:: Brief ::
In the entries below, count each line holding the word "type". Answer with the total alone.

:: Entries ::
* START *
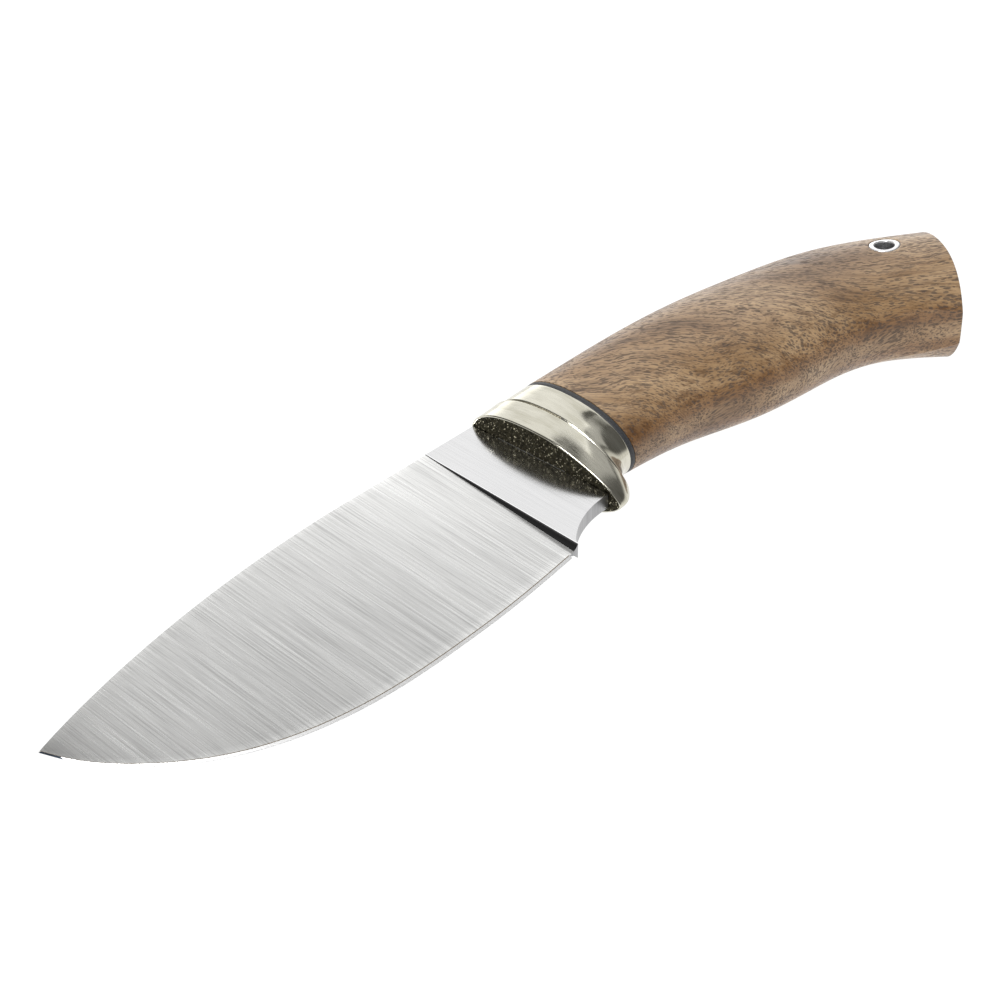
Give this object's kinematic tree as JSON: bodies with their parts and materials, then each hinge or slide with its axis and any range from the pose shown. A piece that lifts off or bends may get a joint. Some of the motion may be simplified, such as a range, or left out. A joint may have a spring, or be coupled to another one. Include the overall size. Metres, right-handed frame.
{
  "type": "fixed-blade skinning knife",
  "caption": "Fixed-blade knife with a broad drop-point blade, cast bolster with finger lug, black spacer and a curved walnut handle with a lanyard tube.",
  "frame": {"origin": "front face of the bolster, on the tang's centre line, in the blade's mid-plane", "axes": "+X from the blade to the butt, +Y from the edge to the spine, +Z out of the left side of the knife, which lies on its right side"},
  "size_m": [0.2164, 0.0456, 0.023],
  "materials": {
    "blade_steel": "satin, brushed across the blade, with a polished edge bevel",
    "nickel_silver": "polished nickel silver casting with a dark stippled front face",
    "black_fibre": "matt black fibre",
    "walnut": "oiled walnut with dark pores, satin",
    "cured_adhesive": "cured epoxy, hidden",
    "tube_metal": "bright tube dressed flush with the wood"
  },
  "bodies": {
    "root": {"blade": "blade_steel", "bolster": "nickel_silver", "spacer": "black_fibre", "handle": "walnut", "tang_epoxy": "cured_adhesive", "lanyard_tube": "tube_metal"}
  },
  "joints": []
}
* END *
* START *
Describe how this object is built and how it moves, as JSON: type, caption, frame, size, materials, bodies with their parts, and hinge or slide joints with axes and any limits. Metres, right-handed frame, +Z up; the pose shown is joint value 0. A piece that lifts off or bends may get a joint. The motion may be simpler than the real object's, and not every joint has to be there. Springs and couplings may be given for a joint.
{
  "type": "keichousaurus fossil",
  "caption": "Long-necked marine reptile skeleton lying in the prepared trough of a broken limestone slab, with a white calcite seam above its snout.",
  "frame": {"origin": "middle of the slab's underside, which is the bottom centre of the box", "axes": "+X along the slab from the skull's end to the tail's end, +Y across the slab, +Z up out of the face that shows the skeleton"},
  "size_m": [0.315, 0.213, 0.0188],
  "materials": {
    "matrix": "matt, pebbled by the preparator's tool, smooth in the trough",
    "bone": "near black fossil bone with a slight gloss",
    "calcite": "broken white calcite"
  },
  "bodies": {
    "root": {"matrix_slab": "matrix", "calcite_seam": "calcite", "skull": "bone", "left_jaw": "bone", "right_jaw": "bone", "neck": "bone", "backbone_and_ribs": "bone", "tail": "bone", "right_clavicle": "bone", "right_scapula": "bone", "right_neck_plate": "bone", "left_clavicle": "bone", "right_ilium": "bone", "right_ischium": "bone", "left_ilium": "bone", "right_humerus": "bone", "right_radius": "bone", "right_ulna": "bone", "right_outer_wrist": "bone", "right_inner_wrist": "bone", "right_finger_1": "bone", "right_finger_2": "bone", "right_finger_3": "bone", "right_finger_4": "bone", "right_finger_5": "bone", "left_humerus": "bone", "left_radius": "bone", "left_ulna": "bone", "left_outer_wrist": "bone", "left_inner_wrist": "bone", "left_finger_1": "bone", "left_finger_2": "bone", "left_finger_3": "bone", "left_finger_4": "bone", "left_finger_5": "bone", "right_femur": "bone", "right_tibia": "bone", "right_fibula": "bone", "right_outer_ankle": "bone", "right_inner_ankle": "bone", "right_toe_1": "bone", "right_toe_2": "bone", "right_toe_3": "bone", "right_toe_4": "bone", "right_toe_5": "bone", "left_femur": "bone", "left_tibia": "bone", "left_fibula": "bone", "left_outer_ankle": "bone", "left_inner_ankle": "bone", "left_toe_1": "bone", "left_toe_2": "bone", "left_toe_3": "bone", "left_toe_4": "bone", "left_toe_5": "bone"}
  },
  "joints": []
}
* END *
:: Expected answer ::
3